_Do this:_
Retype everything from the line that contains "const waistLoops = waistRows.map((drop)" down to the line that contains "bpy.data.objects.remove(obj)", inclusive, without altering or adding anything.

────────────────────

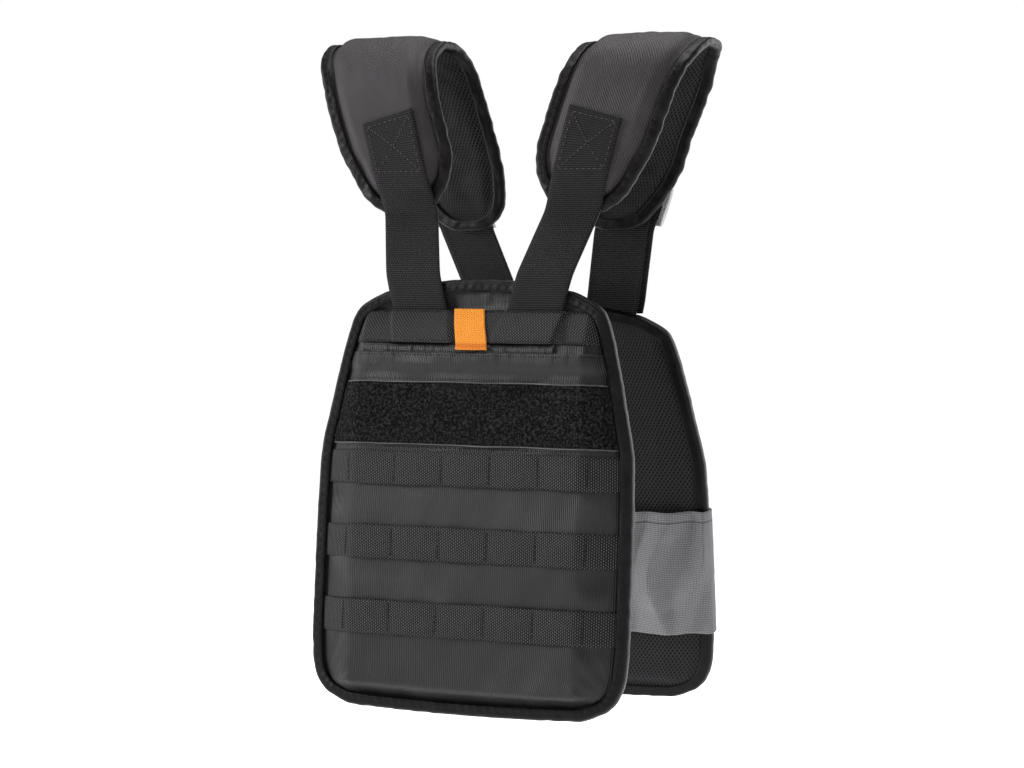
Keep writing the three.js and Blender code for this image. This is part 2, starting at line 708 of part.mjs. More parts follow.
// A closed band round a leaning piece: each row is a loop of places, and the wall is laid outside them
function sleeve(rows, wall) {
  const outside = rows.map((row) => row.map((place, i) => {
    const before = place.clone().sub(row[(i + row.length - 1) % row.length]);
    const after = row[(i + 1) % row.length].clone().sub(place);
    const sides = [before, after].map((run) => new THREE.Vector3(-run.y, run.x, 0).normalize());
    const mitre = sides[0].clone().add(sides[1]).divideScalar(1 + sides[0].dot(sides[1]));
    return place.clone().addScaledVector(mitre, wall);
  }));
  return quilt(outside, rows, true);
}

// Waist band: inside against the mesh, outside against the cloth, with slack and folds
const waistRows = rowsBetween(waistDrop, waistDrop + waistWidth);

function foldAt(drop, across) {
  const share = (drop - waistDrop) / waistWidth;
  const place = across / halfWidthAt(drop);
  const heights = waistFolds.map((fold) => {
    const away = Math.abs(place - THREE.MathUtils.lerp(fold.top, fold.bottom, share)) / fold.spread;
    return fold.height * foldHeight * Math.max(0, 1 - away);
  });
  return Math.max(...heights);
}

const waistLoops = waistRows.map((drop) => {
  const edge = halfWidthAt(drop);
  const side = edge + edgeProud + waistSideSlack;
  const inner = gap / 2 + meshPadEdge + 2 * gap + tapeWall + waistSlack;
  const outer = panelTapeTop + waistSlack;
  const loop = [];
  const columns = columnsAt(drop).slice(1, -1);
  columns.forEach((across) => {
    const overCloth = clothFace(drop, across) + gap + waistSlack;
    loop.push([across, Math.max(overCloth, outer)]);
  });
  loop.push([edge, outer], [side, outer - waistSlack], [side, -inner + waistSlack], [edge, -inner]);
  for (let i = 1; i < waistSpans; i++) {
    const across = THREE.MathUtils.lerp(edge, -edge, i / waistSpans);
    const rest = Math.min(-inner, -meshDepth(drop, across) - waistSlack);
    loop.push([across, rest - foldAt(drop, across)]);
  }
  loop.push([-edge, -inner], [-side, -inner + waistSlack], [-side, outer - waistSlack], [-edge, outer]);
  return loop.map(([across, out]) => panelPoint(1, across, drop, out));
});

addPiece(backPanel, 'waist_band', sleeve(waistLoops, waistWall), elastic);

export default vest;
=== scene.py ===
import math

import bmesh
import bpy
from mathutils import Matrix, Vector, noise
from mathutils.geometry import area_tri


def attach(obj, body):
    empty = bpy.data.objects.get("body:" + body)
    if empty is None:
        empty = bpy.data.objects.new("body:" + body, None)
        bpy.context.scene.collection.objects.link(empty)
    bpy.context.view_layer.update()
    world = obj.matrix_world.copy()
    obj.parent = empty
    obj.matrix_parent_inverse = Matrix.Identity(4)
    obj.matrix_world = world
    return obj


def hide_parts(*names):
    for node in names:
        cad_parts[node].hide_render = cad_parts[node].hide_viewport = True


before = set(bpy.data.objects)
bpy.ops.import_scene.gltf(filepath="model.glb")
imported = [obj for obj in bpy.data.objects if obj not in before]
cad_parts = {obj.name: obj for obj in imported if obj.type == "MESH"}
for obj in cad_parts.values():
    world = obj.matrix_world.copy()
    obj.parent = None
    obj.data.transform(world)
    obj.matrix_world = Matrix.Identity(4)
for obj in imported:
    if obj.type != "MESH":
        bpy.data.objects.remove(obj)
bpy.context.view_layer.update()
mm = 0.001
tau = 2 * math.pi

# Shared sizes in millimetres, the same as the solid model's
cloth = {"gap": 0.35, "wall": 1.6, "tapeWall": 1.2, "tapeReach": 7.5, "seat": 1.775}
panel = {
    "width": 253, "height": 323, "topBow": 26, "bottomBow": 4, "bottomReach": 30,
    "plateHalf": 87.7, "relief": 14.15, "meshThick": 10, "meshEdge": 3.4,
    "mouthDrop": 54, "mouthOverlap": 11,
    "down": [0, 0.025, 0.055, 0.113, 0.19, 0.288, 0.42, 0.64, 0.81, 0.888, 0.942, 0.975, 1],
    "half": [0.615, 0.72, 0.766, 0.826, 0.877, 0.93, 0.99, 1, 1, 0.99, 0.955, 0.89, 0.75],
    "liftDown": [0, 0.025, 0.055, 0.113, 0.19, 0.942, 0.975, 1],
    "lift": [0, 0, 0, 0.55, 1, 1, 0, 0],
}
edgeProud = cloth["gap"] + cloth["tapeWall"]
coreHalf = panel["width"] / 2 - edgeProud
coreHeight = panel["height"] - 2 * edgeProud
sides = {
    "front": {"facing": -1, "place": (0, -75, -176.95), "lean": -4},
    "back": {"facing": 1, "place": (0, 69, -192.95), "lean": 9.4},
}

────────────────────

_Correct answer:_
const waistLoops = waistRows.map((drop) => {
  const edge = halfWidthAt(drop);
  const side = edge + edgeProud + waistSideSlack;
  const inner = gap / 2 + meshPadEdge + 2 * gap + tapeWall + waistSlack;
  const outer = panelTapeTop + waistSlack;
  const loop = [];
  const columns = columnsAt(drop).slice(1, -1);
  columns.forEach((across) => {
    const overCloth = clothFace(drop, across) + gap + waistSlack;
    loop.push([across, Math.max(overCloth, outer)]);
  });
  loop.push([edge, outer], [side, outer - waistSlack], [side, -inner + waistSlack], [edge, -inner]);
  for (let i = 1; i < waistSpans; i++) {
    const across = THREE.MathUtils.lerp(edge, -edge, i / waistSpans);
    const rest = Math.min(-inner, -meshDepth(drop, across) - waistSlack);
    loop.push([across, rest - foldAt(drop, across)]);
  }
  loop.push([-edge, -inner], [-side, -inner + waistSlack], [-side, outer - waistSlack], [-edge, outer]);
  return loop.map(([across, out]) => panelPoint(1, across, drop, out));
});

addPiece(backPanel, 'waist_band', sleeve(waistLoops, waistWall), elastic);

export default vest;
=== scene.py ===
import math

import bmesh
import bpy
from mathutils import Matrix, Vector, noise
from mathutils.geometry import area_tri


def attach(obj, body):
    empty = bpy.data.objects.get("body:" + body)
    if empty is None:
        empty = bpy.data.objects.new("body:" + body, None)
        bpy.context.scene.collection.objects.link(empty)
    bpy.context.view_layer.update()
    world = obj.matrix_world.copy()
    obj.parent = empty
    obj.matrix_parent_inverse = Matrix.Identity(4)
    obj.matrix_world = world
    return obj


def hide_parts(*names):
    for node in names:
        cad_parts[node].hide_render = cad_parts[node].hide_viewport = True


before = set(bpy.data.objects)
bpy.ops.import_scene.gltf(filepath="model.glb")
imported = [obj for obj in bpy.data.objects if obj not in before]
cad_parts = {obj.name: obj for obj in imported if obj.type == "MESH"}
for obj in cad_parts.values():
    world = obj.matrix_world.copy()
    obj.parent = None
    obj.data.transform(world)
    obj.matrix_world = Matrix.Identity(4)
for obj in imported:
    if obj.type != "MESH":
        bpy.data.objects.remove(obj)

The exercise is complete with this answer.